The Ever-Growing System Challenge

Who’s going to be running the show—and paying for the tools—remains a mystery on a global scale.


It used to be easy to define a system. It was an ASIC, an ASSP or even an SoC. Increasingly, however, that definition isn’t nearly broad enough.

With power issues now spreading across an entire device and software being used to manage everything from embedded applications to board-level functionality, the system is now much bigger than a single chip or even a system in package. It now encompasses software, hardware, IP and firmware. And in the case of communications, it can reach even beyond the device itself.

This creates problems at the architectural, design and verification level. More has to be thought about up front, and it has to be able to be verified further downstream. But it also creates a huge opportunity for the EDA industry, which has been relatively flat for the past few years. Rather than just competing for a bigger piece of the same pie, the opportunity is to compete for a piece of a much bigger pie.

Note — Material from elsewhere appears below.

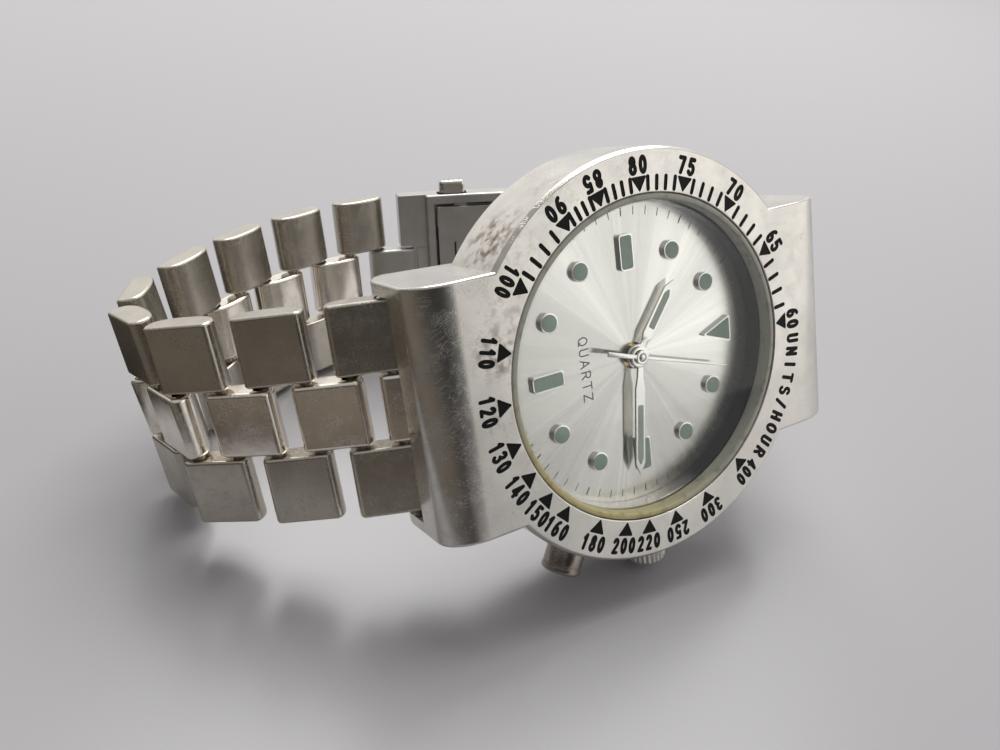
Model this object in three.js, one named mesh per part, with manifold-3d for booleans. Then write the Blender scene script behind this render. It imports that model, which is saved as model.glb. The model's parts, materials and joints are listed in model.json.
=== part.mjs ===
// A quartz wristwatch with a hooded steel case, a fixed tachymeter bezel and a three-row link bracelet.
// Millimetres. The watch lies on its side: it rests on its crown, on a lower corner of the bracelet and on
// the clasp's lower button, so +Z is up from the table, the dial looks towards -Y and leans back, and +X
// points to 12 o'clock.
// Inside the leaned group: dial normal -Y, y = 0 at the bezel's front plane, +X 12 o'clock, +Z 9 o'clock.
import * as THREE from "three";
import { mergeVertices } from "three/addons/utils/BufferGeometryUtils.js";
import Module from "manifold-3d";

const wasm = await Module();
wasm.setup();

// ---- driving dimensions ----
const LEAN_BACK = 20.9; // degrees between the dial and the vertical
const SIDE_ROLL = -3.5; // degrees, so that the crown, one link corner and the lower button touch the table
const ROUND = 40; // facets round a large circle
const FINE = 12; // facets round a small pin or bore

const CASE_R = 19;
const CASE_DEPTH = 7.5;
const BEZEL_BEVEL = 0.35;
const CRYSTAL_BORE_R = 15.05;
const CRYSTAL_SEAT = 1.45; // depth of the ledge that the crystal rests on
const DIAL_OPENING_R = 14.2;
const DIAL_DEPTH = 3;
const DIAL_THICK = 0.4;
const CAVITY_R = 15.1;
const GAP = 0.1; // between pieces that rest on each other

const HOOD_HALF_WIDTH = 11.25;
const HOOD_REACH = 22.65; // centre to the hood's ridge
const HOOD_ROLL_START = 18.8;
const HOOD_ROLL_DEPTH = 2.7;
const EAR_BACK = 10.35;
const SLOT_HALF_WIDTH = 10.05;
const SLOT_FRONT = 5.2;
const LUG_PIN = { x: 21.6, y: 8.3 };
const LUG_PIN_R = 0.7;
const LUG_PIN_TIP_R = 0.38;
const RUNNING_FIT = 0.12; // radial clearance of a pin or stem in its bore

const LINK_PITCH = 7.94;
const LINK_LENGTH = 6.4;
const LINK_THICK = 2.7;
const BRACELET_HALF_WIDTH = 9.75;
const CENTRE_HALF_WIDTH = 3.1;
const ROW_GAP = 0.28;
const PIN_R = 0.5;
const PIN_SLACK = 0.25; // worn bores let the bracelet lean
const PIN_INSET = (LINK_LENGTH - LINK_PITCH / 2) / 2; // pin to the link's end
const BLOCK_START = LINK_PITCH / 2 - PIN_INSET; // hinge to the near end of the link's outer blocks

// How far each link turns from the one before it, in degrees, starting at the case.
const SIX_SIDE_HEADING = 152;
const SIX_SIDE_BENDS = [0, 7, 8, 38, 36, 28, 7, 12, 11];
const TWELVE_SIDE_HEADING = 40;
const TWELVE_SIDE_BENDS = [0, -26, -26];
const FULL_LEAN = { x: 9, y: -8 }; // degrees of sideways slack at the tight bend
const CLASP_LEAN = { x: 7, y: 2.45 };
const LEAN_LINK = 5; // the link that has the full lean
const CLASP_HALF_TURN = 15; // half of the angle that the clasp's curve turns through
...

It also creates a new challenge, and some big questions that have yet to be answered. While hardware companies are accustomed to paying for EDA tools and IP, software companies are not. And in places like China, even FPGA tools are considered expensive so many lesser-quality freeware tools are in use by indigenous startups.

What isn’t known yet is who will actually gain control of this design and development process in the future. Will it be the hardware engineering managers, who can easily justify an investment in tools, or will it be the software engineering managers who are reluctant to spend? And will it happen in places like Taiwan, Europe and North America where tools are considered an effective alternative to expensive labor, or in places like China where time to market may be perceived as reliant on a large labor pool rather than better tools?

What is clear is there is money on the table for those companies come up with the right solution to bigger design challenges and which can price it accordingly for whichever segment comes out on top. But there are still a lot of unanswered questions about exactly what those challenges will be, who will be facing them and who will be paying for them.